Contractor Prosecuted Over Worker Crush Death

HSE Prosecution Follows Forklift Truck Death

24.10.2014

A company in North Lanarkshire has been prosecuted by the Health and Safety Executive (HSE) after the death of one of its staff in a forklift truck accident.

Basil Pinckney had only taken on 22-year-old Adam Westwater as an employee in his small scaffold refurbishing firm in Coatbridge - B D Pinckney and Co - a fortnight before the tragedy in August 2012.

Mr Westwater had been driving an unloaded forklift truck down a sloping access way at the end of his shift when he turned right and the vehicle toppled over.

Airdrie Sheriff Court heard that Mr Westwater was not wearing a seatbelt at the time and fell out of the truck, with it landing on top of him, causing serious crush injuries. A colleague was alerted by Mr Westwater's girlfriend, who had arrived to meet him, and he used another forklift to lift the first vehicle out of the way.

Despite his colleague's actions, the crush injuries proved fatal and paramedics pronounced Mr Westwater dead at the scene.

An HSE investigation found the deceased had only been given 20 minutes of instruction in using a forklift truck and no formal training, which was not adequate to meet HSE standards.

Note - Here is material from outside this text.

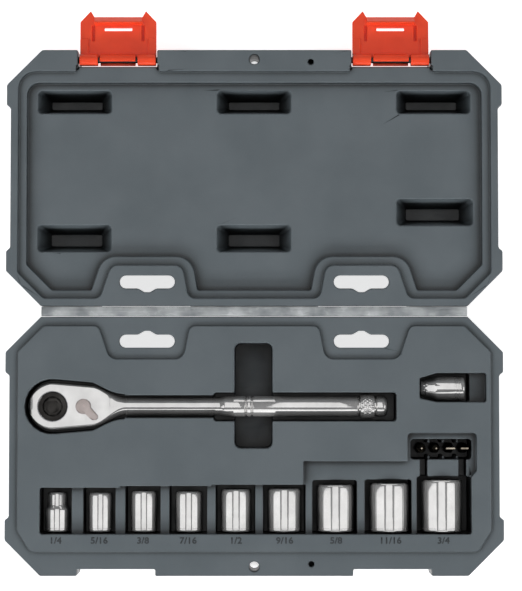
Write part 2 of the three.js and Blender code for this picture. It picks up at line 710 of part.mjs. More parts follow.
// The ridge across the free end hooks under a ledge on the base.
function latchHook() {
  const profile = outlineOf([
    [HOOK.from, PLATE.inner - 1],
    [HOOK.to, PLATE.inner - 1],
    [HOOK.to, PLATE.inner + 0.6],
    [HOOK.from + 1, HOOK.inward],
    [HOOK.from, HOOK.inward],
  ]);
  const options = { depth: 2 * HOOK.half, bevelEnabled: false };
  const geometry = new THREE.ExtrudeGeometry(profile, options).translate(0, 0, -HOOK.half);
  return solidOf(geometry.rotateZ(Math.PI / 2).rotateY(Math.PI / 2));
}

function latch() {
  const half = LATCH_WIDTH / 2;
  const middle = 11.4;             // half width of the middle clip
  const slit = { u: 20.6, half: 9, width: 2 };
  const root = cut(
    block(-half, half, 0, 4, PLATE.outer, PLATE.inner),
    rodX(PIVOT.radius + GAP, -half - 1, half + 1, 16),
  );
  const rims = [-1, 1].map((sign) => {
    const x = sign * (half - 2.6);
    return block(x - 2.6, x + 2.6, 3, 14.4, PLATE.inner - 1, PLATE.inner + 0.9);
  });
  const grooves = [-1, 1].map((sign) =>
    block(sign * 16 - 0.9, sign * 16 + 0.9, 13, 23.2, PLATE.inner - 1.5, PLATE.inner + 1));
  return cut(
    join(
      latchPlate(),
      root,
      clip(-half, -middle - 1.4),
      clip(-middle, middle),
      clip(middle + 1.4, half),
      ...rims,
      latchHook(),
    ),
    ...grooves,
    block(-middle - 0.7, middle + 0.7, -CLIP_RADIUS - 1, -1.2, 0, CLIP_RADIUS + 1),
    block(-slit.half, slit.half, slit.u - slit.width / 2, slit.u + slit.width / 2, PLATE.outer - 1, 0),
  );
}

for (const [name, sign] of [['latch_left', -1], ['latch_right', 1]]) {
  addNode(lidFrame, name, latch(), 'latchPlastic', [sign * LATCH_X, PIVOT.v, PIVOT.z]);
}

// ---- ratchet ----

function gearShape(grow) {
  const corners = [];
  for (let tooth = 0; tooth < GEAR.teeth; tooth += 1) {
    for (const [radius, share] of [[GEAR.tip, 0], [GEAR.root, 0.5]]) {
      const angle = ((tooth + share) * 2 * Math.PI) / GEAR.teeth;
      corners.push([(radius + grow) * Math.cos(angle), (radius + grow) * Math.sin(angle)]);
    }
  }
  return outlineOf(corners);
}

// The forged head, thinning into the neck.
function headSolid() {
  const options = {
    depth: 2 * HEAD.half - 4,
    bevelEnabled: true,
    bevelThickness: 2,
    bevelSize: 1.5,
    bevelOffset: -1.5,
    bevelSegments: 2,
    curveSegments: 8,
  };
  const geometry = new THREE.ExtrudeGeometry(headOutline(0), options);
  geometry.translate(0, 0, 2 - HEAD.half);
  const place = geometry.attributes.position;
  const neckHalf = SHANK_RADIUS - 1;
  for (let i = 0; i < place.count; i += 1) {
    const along = (place.getX(i) - HEAD.flatEnd) / (HEAD.neckX - HEAD.flatEnd);
    const thin = 1 - THREE.MathUtils.clamp(along, 0, 1) * (1 - neckHalf / HEAD.half);
    place.setZ(i, place.getZ(i) * thin);
  }
  return solidOf(geometry);
}

function handleSolid() {
  const { start, radius, ringStart, ringEnd, ringRadius, end } = GRIP;
  const groove = radius - 0.9;
  return turnedX([
    [0, HEAD.neckX - 8],
    [SHANK_RADIUS - 1.4, HEAD.neckX - 8],
    [SHANK_RADIUS, HEAD.neckX - 2],
    [SHANK_RADIUS, start - 3],
    [radius, start],
    [radius, start + 13],
    [groove, start + 13.9],
    [radius, start + 14.8],
    [radius, ringStart - 1.6],
    [groove, ringStart - 0.8],
    [ringRadius, ringStart],
    [ringRadius, ringEnd],
    [groove, ringEnd + 0.7],
    [radius, ringEnd + 1.6],
    [radius, end - 1.8],
    [radius - 1.8, end],
    [0, end],
  ]);
}

function ratchetBody() {
  const top = HEAD.half + 1;
  const shelf = GEAR.half + GAP;
  const inside = 7;                // within the gear's own bore
  return cut(
    join(headSolid(), handleSolid()),
    rodZ(GEAR.tip + 0.4, -shelf, top, 24),
    rodZ(GEAR.journal + GAP, -top, -shelf + 1, 24),
    rodZ(RING.outer + 0.2, RING.low - 0.25, RING.high + 0.25, 24),
    block(inside, PAWL_ROOM.x, -PAWL_ROOM.half, PAWL_ROOM.half, -shelf, shelf),
    block(inside, LEVER.x, -PAWL.backRadius, PAWL.backRadius, -shelf, shelf),
    rodZ(LEVER.shaft + GAP, -shelf, top, 20).translate([LEVER.x, 0, 0]),
  );
}

function driveGear() {
  const { hub, journal, half, bore } = GEAR;
  const head = HEAD.half;
  const square = new THREE.ExtrudeGeometry(squareShape(SQUARE_DRIVE.size), {
    depth: -SQUARE_DRIVE.end - head - 0.8,
    bevelEnabled: true,
    bevelThickness: 0.8,
    bevelSize: 0.8,
    bevelOffset: -0.8,
    bevelSegments: 1,
  }).translate(0, 0, SQUARE_DRIVE.end + 0.8);
  return cut(
    join(
      prism(gearShape(0), -half, half),
      rodZ(hub, half - 1, head - 0.5, 24),
      rodZ(journal, -head - GAP, -half + 1, 24),
      solidOf(square),
    ),
    rodZ(BUTTON.recess, BUTTON.floor, head + 1, 24),
    rodZ(bore, SQUARE_DRIVE.end + 1.6, BUTTON.floor + 1, 16),
    rodX(DRIVE_BALL.radius + GAP, -SQUARE_DRIVE.size, 0, 16).translate([0, 0, DRIVE_BALL.z]),
  );
}

function quickReleaseButton() {
  const { radius, under, top, pin, neck, travel } = BUTTON;
  const ramp = DRIVE_BALL.z;
  return turnedZ([
    [0, SQUARE_DRIVE.end + 1.6 + travel + GAP],
    [pin, SQUARE_DRIVE.end + 1.6 + travel + GAP],
    [pin, ramp],
    [neck, ramp + travel],
    [neck, ramp + travel + 2.5],
    [pin, ramp + travel + 3.4],
    [pin, under],
    [radius, under],
    [radius, top - 0.5],
    [radius - 0.5, top],
    [0, top],
  ]);
}

// The pawl rocks so that one end or the other meshes with the gear.
function pawl() {
  const aboutPivot = (solid, degrees) => solid
    .translate([-PAWL.pivotX, 0, 0])
    .rotate([0, 0, degrees])
    .translate([PAWL.pivotX, 0, 0]);
  const room = prism(gearShape(PAWL.clearance), -GEAR.half - 1, GEAR.half + 1);
  const blank = block(7.2, 15.4, -PAWL.halfWidth, PAWL.halfWidth, -GEAR.half, GEAR.half);
  const neutral = cut(
    blank,
    aboutPivot(room, PAWL.rock),
    aboutPivot(room, -PAWL.rock),
    rodZ(PAWL.backRadius, -GEAR.half - 1, GEAR.half + 1, 24).translate([LEVER.x, 0, 0]),
  );
  return aboutPivot(neutral, PAWL.rock);
}

// Thumb lever and its shaft, pointing along +X; the ball and spring sit in a bore facing -X.
function reversingLever() {
  const deck = HEAD.half + GAP;
  const wing = new THREE.Shape();
  wing.absarc(0, 0, LEVER.boss, 0.6, 2 * Math.PI - 0.6);
  wing.lineTo(LEVER.tip - 1.6, -2.1);
  wing.absarc(LEVER.tip - 1.9, 0, 2.1, -Math.PI / 2, Math.PI / 2);
  return cut(
    join(
      rodZ(LEVER.shaft, -GEAR.half, deck + 1, 20),
      prism(wing, deck, deck + 2.4, 6),
    ),
    rodX(LEVER_BALL.radius + 0.15, -LEVER.shaft - 1, 1, 12),
  );
}

addNode(ratchetFrame, 'ratchet_body', ratchetBody(), 'chrome');
addNode(ratchetFrame, 'drive_gear', driveGear(), 'darkSteel');

const ring = cut(
  rodZ(RING.outer, RING.low, RING.high, 24),
  rodZ(RING.inner, RING.low - 1, RING.high + 1, 24),
);
addNode(ratchetFrame, 'retaining_ring', ring, 'springSteel');
addNode(ratchetFrame, 'quick_release_button', quickReleaseButton(), 'darkSteel');

const buttonSpring = coil(4.4, 0.4, BUTTON.floor + 0.2, BUTTON.under - 0.2, 3);
addNode(ratchetFrame, 'button_spring', buttonSpring, 'springSteel');

const ballOut = SQUARE_DRIVE.size / 2 + DRIVE_BALL.proud - DRIVE_BALL.radius;
const ballPlace = [-ballOut, 0, DRIVE_BALL.z];
addNode(ratchetFrame, 'drive_detent_ball', ball(DRIVE_BALL.radius), 'springSteel', ballPlace);
addNode(ratchetFrame, 'pawl', pawl(), 'springSteel');

const leverFrame = new THREE.Group();
leverFrame.position.set(LEVER.x, 0, 0);
leverFrame.rotation.z = THREE.MathUtils.degToRad(LEVER.rest);
ratchetFrame.add(leverFrame);
addNode(leverFrame, 'reversing_lever', reversingLever(), 'chrome');
addNode(leverFrame, 'lever_detent_ball', ball(LEVER_BALL.radius), 'springSteel', [-LEVER_BALL.out, 0, 0]);

const leverSpring = coil(0.85, 0.2, 0.3, LEVER_BALL.out - LEVER_BALL.radius + 0.6, 4, 6)
  .rotate([0, -90, 0])
  .translate([0.8, 0, 0]);
addNode(leverFrame, 'lever_detent_spring', leverSpring, 'springSteel');

// ---- sockets ----

function socketSolid(socket) {
  const { radius, length, flats } = socket;
  const hexStart = SQUARE_DEPTH + WEB;
  const smallest = socket === SOCKETS[0];
  const endRadius = smallest ? SMALLEST_HEX_END.radius : radius;
  const stepped = [[radius, SMALLEST_HEX_END.step], [endRadius, SMALLEST_HEX_END.step + 1.8]];
  const outside = turnedY([
    [0, 0],
    [radius - 0.8, 0],
    [radius, 0.8],
    ...(smallest ? stepped : []),
    [endRadius, length - 1],
    [endRadius - 1, length],
    [0, length],
  ]);
  const along = (shape, low, high) => {
    const options = { depth: high - low, bevelEnabled: false };
    const geometry = new THREE.ExtrudeGeometry(shape, options).translate(0, 0, low);
    return solidOf(geometry.rotateX(-Math.PI / 2));
  };
  const through = Math.min(flats, SQUARE_HOLE) / 2 - 0.5;
  return cut(
    outside,
    along(squareShape(SQUARE_HOLE), -1, SQUARE_DEPTH),
    along(hexShape(flats + 0.1), hexStart, length + 1),
    rodY(through, SQUARE_DEPTH - 1, hexStart + 1, 12),
  );
}

for (const socket of SOCKETS) {
  const place = [socket.x, -SOCKET_FRONT, socketAxis(socket)];
  addNode(baseFrame, socket.name, socketSolid(socket), 'chrome', place);
}

// ---- bit holder and bits ----

function bitHolder() {
  const { length, radius, small, taper } = HOLDER;
  const hexDepth = 12;
  const squareStart = 17.3;
  const through = 3.1;
  const outside = turnedX([
    [0, 0],
    [small - 0.6, 0],
    [small, 0.6],
    [small + 0.5, taper - 4],
    [radius, taper],
    [radius, length - 0.8],
    [radius - 0.8, length],
    [0, length],
  ]);
  const along = (shape, low, high) => {
    const options = { depth: high - low, bevelEnabled: false };
    const geometry = new THREE.ExtrudeGeometry(shape, options).translate(0, 0, low);
    return solidOf(geometry.rotateY(Math.PI / 2));
  };
  return cut(
    outside,
    along(hexShape(BIT.flats + 0.1), -1, hexDepth),
    along(squareShape(SQUARE_HOLE), squareStart, length + 1),
    rodX(through, hexDepth - 1, squareStart + 1, 12),
  );
}

function bitSolid(bit) {
  const { flats, length, hexLength, neck } = BIT;
  const body = join(
    prism(hexShape(flats), 0, hexLength),
    rodZ(neck, hexLength - 1, length - 7, 12),
  );
  if (bit.tip === 'blade') {
    const half = bit.size / 2;
    return join(body, block(-half, half, -0.6, 0.6, length - 9, length));
  }
  const point = turnedZ([
    [0, length - 8],
    [bit.size, length - 8],
    [bit.size, length - 5],
    [0.7, length],
    [0, length],
  ], 12);
  const flutes = [[1, 1], [1, -1], [-1, 1], [-1, -1]].map(([x, y]) => {
    const [near, far] = [0.75, 5];
    const across = [x * near, x * far].sort((a, b) => a - b);
    const along = [y * near, y * far].sort((a, b) => a - b);
    return block(...across, ...along, length - 5, length + 1);
  });
  return join(body, cut(point, ...flutes));
}

const holderPlace = [HOLDER.x, -HOLDER.v, HOLDER.z];
addNode(baseFrame, 'bit_holder', bitHolder(), 'chrome', holderPlace);
addNode(baseFrame, 'bit_holder_magnet', rodX(2.8, 12.3, 14.8, 12), 'magnet', holderPlace);
for (const bit of BITS) {
  addNode(baseFrame, bit.name, bitSolid(bit), 'darkSteel', [bit.x, -BIT.v, BIT.z]);
}

export default group;
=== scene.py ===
"""Looks for the socket wrench set in its case. Metres, in the row frame."""

import json
import math

import bmesh
import bpy
from mathutils import Matrix, Vector, noise
from mathutils.bvhtree import BVHTree

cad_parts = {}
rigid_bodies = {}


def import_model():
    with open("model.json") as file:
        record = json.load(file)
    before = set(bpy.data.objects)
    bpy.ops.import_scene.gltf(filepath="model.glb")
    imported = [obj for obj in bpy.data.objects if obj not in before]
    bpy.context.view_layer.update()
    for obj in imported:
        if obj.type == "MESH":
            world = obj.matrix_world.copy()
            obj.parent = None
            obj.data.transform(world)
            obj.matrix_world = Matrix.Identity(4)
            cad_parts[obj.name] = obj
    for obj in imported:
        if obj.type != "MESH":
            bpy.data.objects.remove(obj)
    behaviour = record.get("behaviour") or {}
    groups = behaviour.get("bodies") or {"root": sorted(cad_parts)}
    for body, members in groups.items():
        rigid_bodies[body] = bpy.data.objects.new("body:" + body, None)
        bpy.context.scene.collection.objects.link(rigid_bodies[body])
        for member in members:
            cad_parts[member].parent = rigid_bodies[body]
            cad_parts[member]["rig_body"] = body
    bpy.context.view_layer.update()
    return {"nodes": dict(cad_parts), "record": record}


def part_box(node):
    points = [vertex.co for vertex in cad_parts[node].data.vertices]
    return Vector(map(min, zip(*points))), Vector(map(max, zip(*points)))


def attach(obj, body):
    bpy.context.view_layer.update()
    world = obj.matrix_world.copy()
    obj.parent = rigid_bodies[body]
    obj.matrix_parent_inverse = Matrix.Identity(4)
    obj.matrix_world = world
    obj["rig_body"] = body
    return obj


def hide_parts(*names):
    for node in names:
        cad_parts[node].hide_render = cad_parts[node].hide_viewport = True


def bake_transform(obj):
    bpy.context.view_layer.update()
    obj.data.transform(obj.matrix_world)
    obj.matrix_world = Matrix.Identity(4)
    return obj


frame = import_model()
nodes = frame["nodes"]
scene = bpy.context.scene
MM = 0.001
TAU = 2 * math.pi


# ---- materials ----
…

The court also heard that the HSE had encountered an unqualified driver operating a forklift truck while working for Mr Pinckney a few years before, leading to him being instructed to ensure only those accredited to drive such vehicles were allowed to do so.

Basil Pinckney, trading as B D Pinkney & Co, pleaded guilty to a breach of Section 2(1) of the Health and Safety at Work etc Act 1974.  He was fined £24,500.

Commenting after the case, HSE acting head of operations Barry Baker said: “Every year there are serious and sometimes fatal incidents involving forklift trucks. It was entirely foreseeable that there was a risk of death or serious injury in allowing an inexperienced and untrained driver to operate a forklift truck.  

“Mr Westwater should not have been allowed to operate any of the forklift trucks on site until he had been properly trained to do so.”

According to HSE figures, 15 people were killed by accidents with involving vehicles in the workplace in 2012-13.

Expert Opinion
This tragic accident is yet another example of an incident in which a worker has lost their life due to serious safety failings that could easily have been avoided. We have seen first-hand, through representing numerous families who have lost loved ones in similar circumstances, the devastating consequences safety failings can have.

"It is vital this tragic case acts as a reminder to all employers of the need to plan work, with the aim of understanding the risk workers are exposed to and that they are provided with the correct instructions and training to carry out their work safely. As this terrible accident at work demonstrates, the failure to carefully consider health and safety at work can have significant consequences for employees."